The ‘climate implications toolkit’ is a qualitative self-assessment tool to help all council officers assess and improve the alignment of their projects, procurements, commissioning, and services with Hammersmith and Fulham's climate and ecology strategy. It also supports report authors to draft the climate implications section on decision and procurement strategy reports.
Since February 2021, all council decisions valued over £300,000 and procurement strategies have been required to include climate and ecological emergency implications. The option for the council’s Climate Unit to author implications on all reports was considered, but the lack of in-depth knowledge about each decision by the Climate Unit was considered limiting, and an approach was desired that would also upskill project leads around the council to apply climate principles from the outset of new projects.
Applying the breadth of sustainability considerations contained in our climate and ecology strategy to all decisions is challenging, so we wanted to create a simple tool that would familiarise colleagues with these principles and embed a working understanding of sustainable design.
The solution needed to be sufficiently straightforward for a non-technical audience. It needed to pose questions that are specific, but that can be applied to the full range of council projects. It also needed to be manageable enough to gain buy-in and avoid only cursory use.
We adopted a governance approach in which climate implications in reports are drafted by the report authors, before being refined and verified in dialogue with the Climate Unit. This was considered to provide the greatest opportunity to embed a comprehensive understanding of climate-conscious design across all services, while giving robustness to the implications.
To support this, a simple Excel questionnaire was developed in-house as a reflective tool for self-evaluation by project leads. Those using the tool answer 29 qualitative, multiple choice questions about their project relating to six strategic climate challenges:
- buildings and energy
- things we use
- adapting to a changing climate
- engagement and influence
The answers selected are automatically colour-coded to highlight the degree of alignment with the climate strategy, ranging from ‘strong positive impacts’ to ‘considerable inconsistency with the strategy’, or ‘not applicable’. Suggested mitigations and climate-conscious approaches are listed next to each section, and space is given for authors to elaborate on the reasons for their answer and to propose mitigations. The completed tool is submitted to the Climate Unit along with the draft implications, and is the basis for discussion on possible modifications to the approach.

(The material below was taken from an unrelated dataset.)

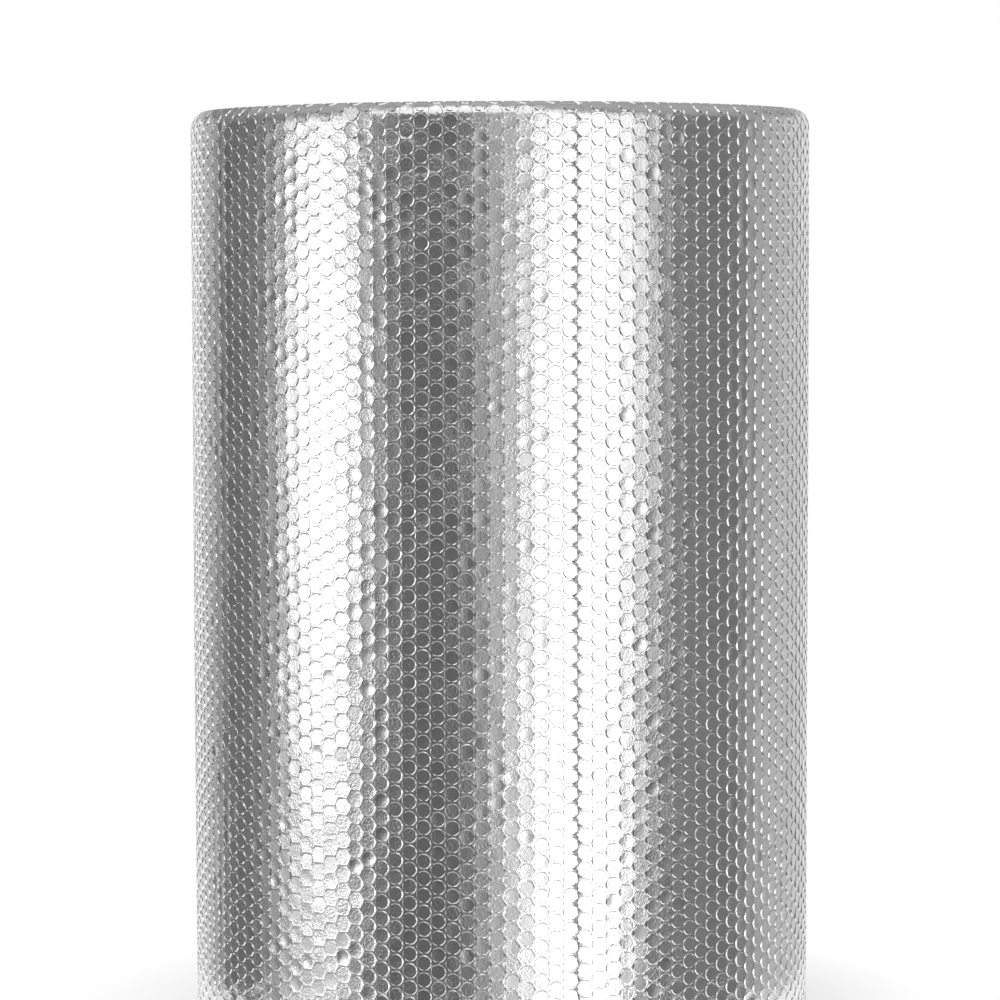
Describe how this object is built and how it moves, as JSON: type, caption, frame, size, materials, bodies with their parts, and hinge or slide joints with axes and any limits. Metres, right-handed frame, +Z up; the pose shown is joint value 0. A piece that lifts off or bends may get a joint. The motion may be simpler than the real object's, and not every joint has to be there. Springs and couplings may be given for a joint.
{
  "type": "foil bubble insulation roll",
  "caption": "Roll of silvery foil bubble insulation sheet, wound on itself round an open bore and standing on its end.",
  "frame": {"origin": "on the floor, on the axis of the winding bore, at the middle of the roll's lower end", "axes": "+Z up along the winding bore; -Y towards the side that the picture shows; the sheet's loose end is at the back, towards +Y and -X"},
  "size_m": [0.4154, 0.4154, 0.61],
  "materials": {
    "metallised_film": "bright metallised plastic film over air bubbles, faintly wrinkled"
  },
  "bodies": {
    "root": {"foil_bubble_roll": "metallised_film"}
  },
  "joints": []
}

We are holding ongoing workshops with groups of 10-20 project managers and service leads from different departments, to give guidance on the tool, and to allow officers to trial it in breakout groups, which gives space for discussion and peer challenge around answers.
As a requirement for decision reports, and used in dialogue with the Climate Unit, the tool has proved a valuable prompt with services and has led to sometimes substantial modifications to better align decisions with the council’s climate and ecology strategy.
It is also helping to upskill services in carbon literacy and sustainable thinking. The 29 questions are high-level but comprehensive and have helped to broadcast overlooked and less well-understood aspects of climate design, including circular economy principles, biodiversity and adaptation. It is hoped with time this will lead to greater adoption of the tool and of climate-friendly design from the outset of projects.
It is also our intention to develop tools to quantify the greenhouse gas impact of decisions. However, we felt a qualitative tool would initially establish a better understanding of carbon-conscious design principles for a non-technical audience and would be more broadly applicable at the design stage of a project, before detailed specifications have been devised.
Feedback on the tool from other services has been positive. Early use in project design is preferable however, which isn’t currently designed into the governance process, and there are greater obstacles to changing the direction of a project that is already reaching the decision stage.
The tool is a reflective aid, so can’t score or quantify the impacts of a decision, and it is expected this will become part of a suite of tools to influence and evaluate design.
Although it aims to be straightforward, services tend to need support with the tool at first. The wording of questions and colour-coding is kept deliberately simple; guidance and support to those completing the tool is therefore needed on how to give considered answers, taking into account direct and indirect impacts, and short and long-term effects. Feedback has been that it is best completed in a group to encourage a range of perspectives and peer challenge, and workshops are now organised around this principle.